La pareja sonrió pero no dijo nada.
Alex estaba comenzando a darse cuenta de lo que ocurría, como si acabara de despertar. Se trataba del regreso de un funeral. ¿De quién? ¿De quién? El pánico comenzó a apoderarse de ella. ¡Que no fuera Saffier, por favor! Saffier no.
– Fue todo un montaje -opinó la señora indignada, con un acento aún más gutural que el de su hermano-. La sociedad oficial quería librarse de él y ésa fue la forma de hacerlo.
– Ciertamente -afirmó el hermano de Saffier, que volvió a mirar a Alex-, Nunca se recuperó después de aquello, por eso lo hizo. Lo vi la semana pasada… el día antes de su muerte. Destrozado, ¿sabe usted? Estaba completamente destrozado. Un hombre tan brillante como él. ¡Ayudó a tanta gente…! Si supiera cuántas cartas hemos recibido.
Los tres guardaron silencio, moviendo sus cabezas tristemente, como marionetas. De pronto Alex se sintió atrapada, acorralada y deseó marcharse de allí, salir fuera, respirar un aire más puro.
– Siguió trabajando, naturalmente -explicó su hermano-. No le estaba permitido ejercer de médico ni usar el título de doctor, pero no podían impedirle que siguiera con su clínica. ¿Sabe usted lo que hizo? ¡Se compró un título de médico por correspondencia en Estados Unidos! ¡Doctor por correspondencia! De nuevo pudo utilizar el título, ¡no podían impedirle seguir adelante! -Sonrió entre dientes; miró a su hermana y a su cuñado, que sonrieron y volvieron a mover la cabeza.

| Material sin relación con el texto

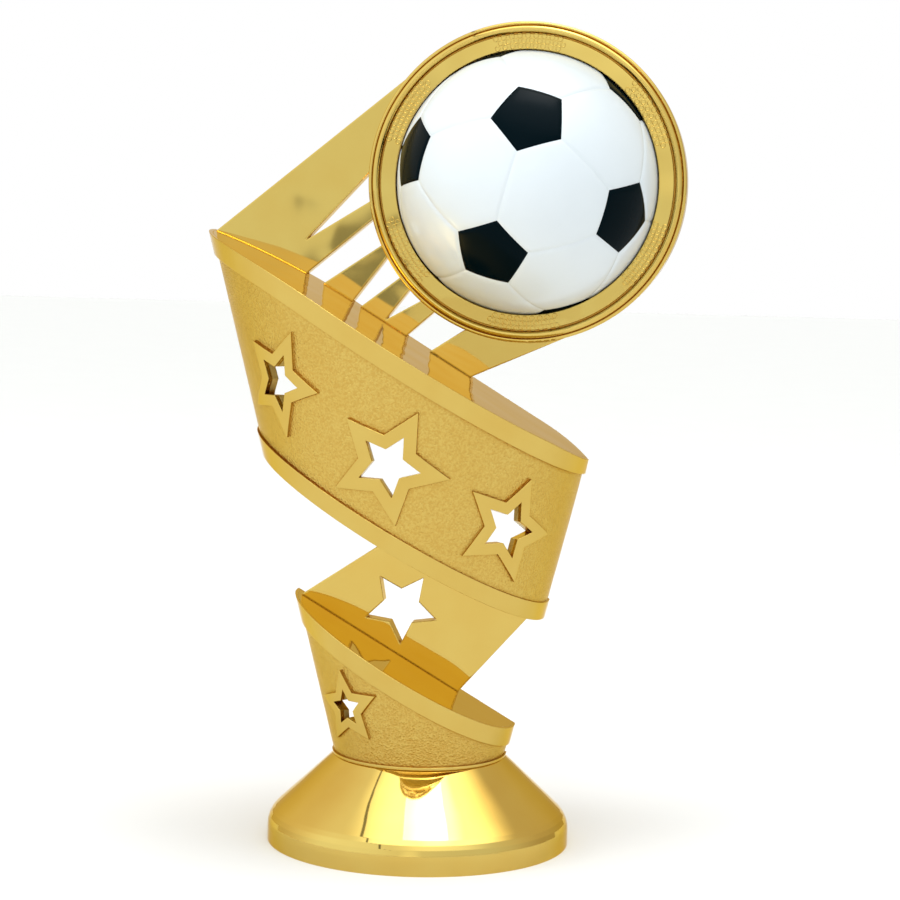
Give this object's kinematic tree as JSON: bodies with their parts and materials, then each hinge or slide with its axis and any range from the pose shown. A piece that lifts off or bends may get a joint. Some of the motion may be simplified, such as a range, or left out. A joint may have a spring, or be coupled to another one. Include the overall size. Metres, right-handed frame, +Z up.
{
  "type": "figure trophy",
  "caption": "Gilt trophy figure: a star ribbon climbs from a round foot to a ring of rays that holds a turning football on an axle.",
  "frame": {"origin": "centre of the captive nut's lower face, in the plane of the foot's rim, on the foot's axis", "axes": "+Z up along the rod's axis, +X to the right as seen from the front, -Y towards the front"},
  "size_m": [0.0922, 0.0675, 0.16],
  "materials": {
    "polished_gilt": "vacuum-metallised mirror gold over moulded polystyrene",
    "grained_gilt": "vacuum-metallised gold over a fine stippled moulding, lips polished",
    "zinc_steel": "bright zinc-plated steel",
    "ball_white": "glossy white moulding with glossy black five-sided panels"
  },
  "bodies": {
    "figure": {"foot": "polished_gilt", "rod_nut": "zinc_steel", "lower_band": "grained_gilt", "link_panel": "polished_gilt", "main_band": "grained_gilt", "ray_panel": "polished_gilt", "ring_front": "polished_gilt", "ring_rear": "polished_gilt", "ball_axle": "zinc_steel"},
    "ball": {"ball_front_shell": "ball_white", "ball_rear_shell": "ball_white"}
  },
  "joints": [
    {"name": "ball_spin", "type": "hinge", "parent": "figure", "child": "ball", "pos_m": [0.0188, 0, 0.1295], "axis": [0, 0, 1], "continuous": true}
  ]
}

«Por correspondencia -pensó Alex-. El New England Bureau.» Se hizo un profundo silencio; Alex los miró tímidamente, casi asustada, sintiéndose como una impostora.
– ¿Me perdonan? Es sólo un momento -se excusó, y se alejó de ellos; dio la vuelta y regresó al recibidor.
Dándose cuenta de que las lágrimas resbalaban por sus mejillas, se detuvo y se limpió los ojos, que se secó cuidadosamente.
– ¿Se marcha ya? -Oyó la voz de Otto y se dio la vuelta en redondo.
– Tengo que volver a Londres.
Otto sonrió, una vez más aquella sonrisa de suficiencia, pensó.
– ¿Sin resolver su asunto?
Alex se sonrojó. ¿Qué sabía Otto? ¿Hasta qué punto estaba informado? ¿Qué estaba haciendo allí?
– ¿Eres pariente del doctor Saffier, Otto?
– Sólo soy su alumno.
– ¿Alumno?
– Escribí una tesis sobre él… sobre su trabajo.
– Creía que estudiabas química, ¿no es así?
– Sí. Su trabajo era química; química y biología. -Sonrió y la miró con aire de burla-. La biología y la química están muy relacionadas entre sí, señora Hightower. Creo que usted puede comprenderlo mejor que la mayoría de la gente.
Alex se dio cuenta de que enrojecía aún más. «¿Qué es lo que sabes -le hubiera gustado preguntarle. Se dio cuenta de que su incomodidad comenzaba a transformarse en furia-. ¿Qué es lo que sabes, bastardo?»